Gur, who grew up as the daughter of a Holocaust survivor and an Israeli military officer, described how her worldviews expanded after her own daughter was imprisoned for refusing to serve in the Israeli army.

“Until seven years ago, I didn't say aloud the word occupation. ... We didn’t say Palestinian; they were Arabs,” she said. “This was the narrative that I was educated by, not only at home but also at school. This is the narrative that most of the Israelis are growing up with.”  
 
“I was 52 years old when I met a Palestinian for the first time in my life,” Gur continued. “I just couldn’t imagine that I would have a Palestinian friend. It’s something that just didn’t seem logical to me.”  
 
Khatib, who co-founded CfP, spoke of how his attitudes toward Israelis — and the role of violence in achieving peace — changed while serving a decade in an Israeli military prison.  
 
“I came to the conclusion, through a long journey, that there is no military solution for our cause,” Khatib said, noting that the Israeli military officers who co-founded Combatants for Peace also arrived at a similar conclusion. “It’s much easier for any human being to be in one end of a tunnel — with one narrative, us and them, that we’re the victims — this is very easy. I’ve been there."

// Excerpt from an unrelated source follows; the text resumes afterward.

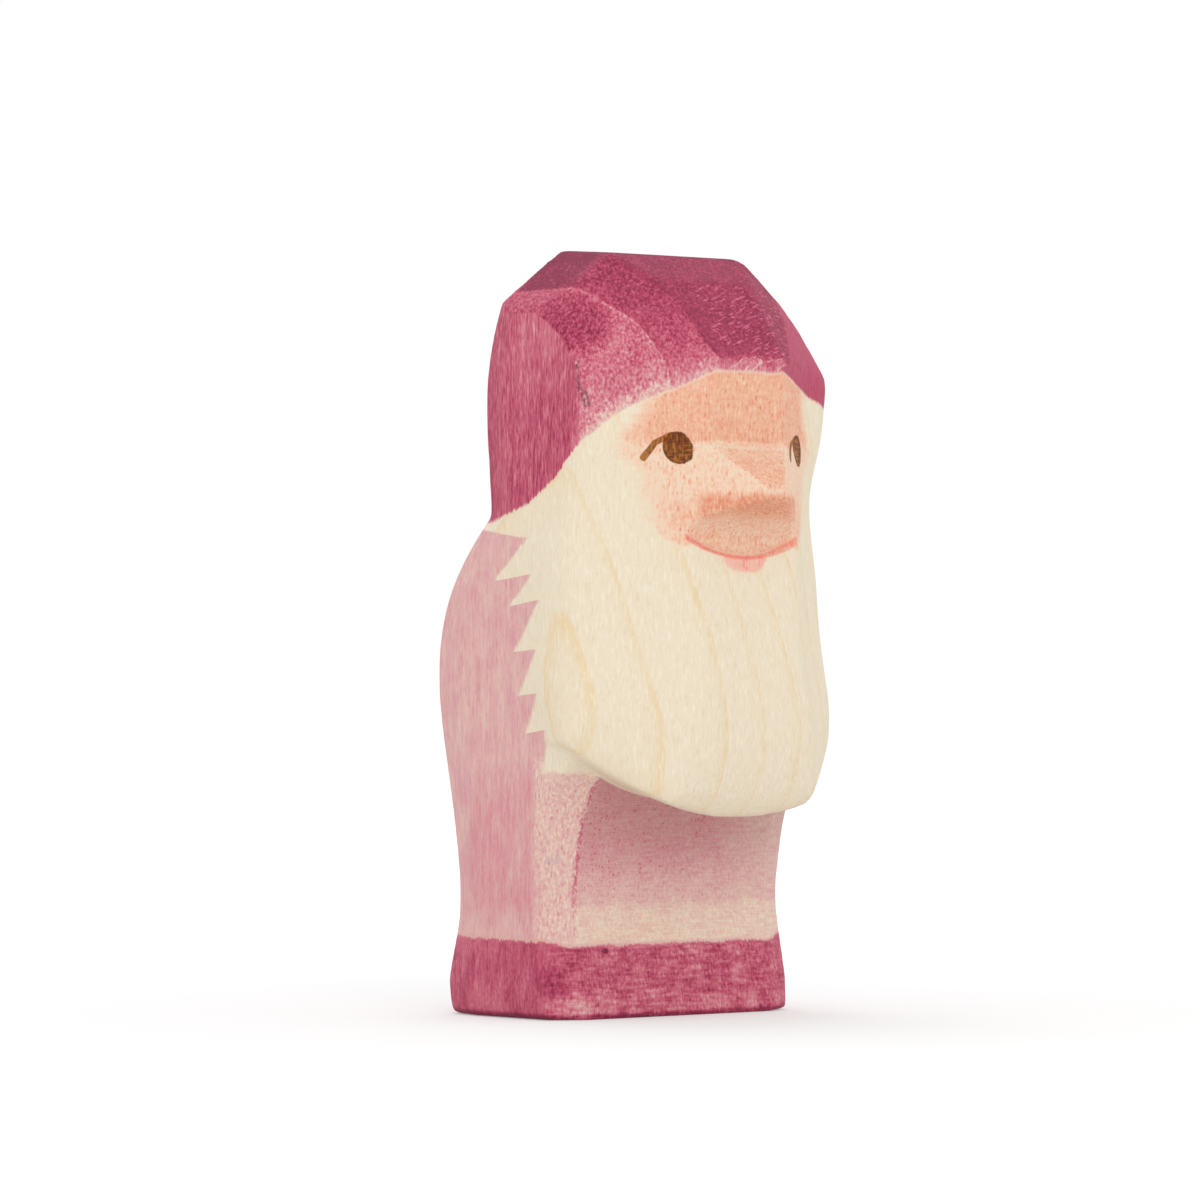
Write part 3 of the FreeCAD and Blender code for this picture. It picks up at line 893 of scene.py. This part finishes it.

But to move slowly, to open your heart and your emotions to a conflicting narrative, with supposedly the enemy ... this was a journey that I went through that took a long time.”
Sulaiman Khatib
co-founder and international relations director, Combatants for Peace

 
Khatib and Gur noted the extreme difficulty — logistically and emotionally — of working together since the attack launched by Hamas on Oct. 7 and Israel's subsequent invasion of Gaza. While they recognized power imbalances, both stressed the importance of acknowledging the pain and trauma experienced by everyone.   
 
Said Gur: “If you want to help us, don't choose sides. We are not in a contest over who is suffering more."

If you want to be part of the community of Combatants for Peace, don’t choose sides; choose peace.”  
Iris Gur
Israeli community director, Combatants for Peace


The event is part of a series of educational programming hosted by Skidmore on the Israeli-Palestinian issue during the current academic year. Faculty members are offering additional courses as well. The CfP programming also reflects the College’s broader efforts to prepare students to become active participants in the practice of civic democracy
 
“Our job is to bring many perspectives to campus to help educate our students and our community. We do not endorse any particular position, nor do we seek uniformity of position, but rather multiple perspectives, multiple views, and, in particular, the modeling of civil discourse,” President Marc C. Conner told the audience. “I am very proud of our community — of how it has embraced those principles of civil discourse. Tonight is another example of that.” 
 
Skidmore partnered with MLK Saratoga, a local volunteer-based nonprofit organization that shares the late Martin Luther King Jr.’s vision of peace and justice with the community, to bring CfP to campus.    
 
“Since Oct. 7, I have felt so upset, distraught, despondent at times. And the only thing that keeps me going is connecting and building community,” reflected Hollyday Hammond of MLK Saratoga, who called CfP a “tether to sanity and hope” in recent months.  
 
“When we dehumanize others, we are dehumanizing ourselves. We chip away our own humanity,” she said, paraphrasing the words of Martin Luther King Jr.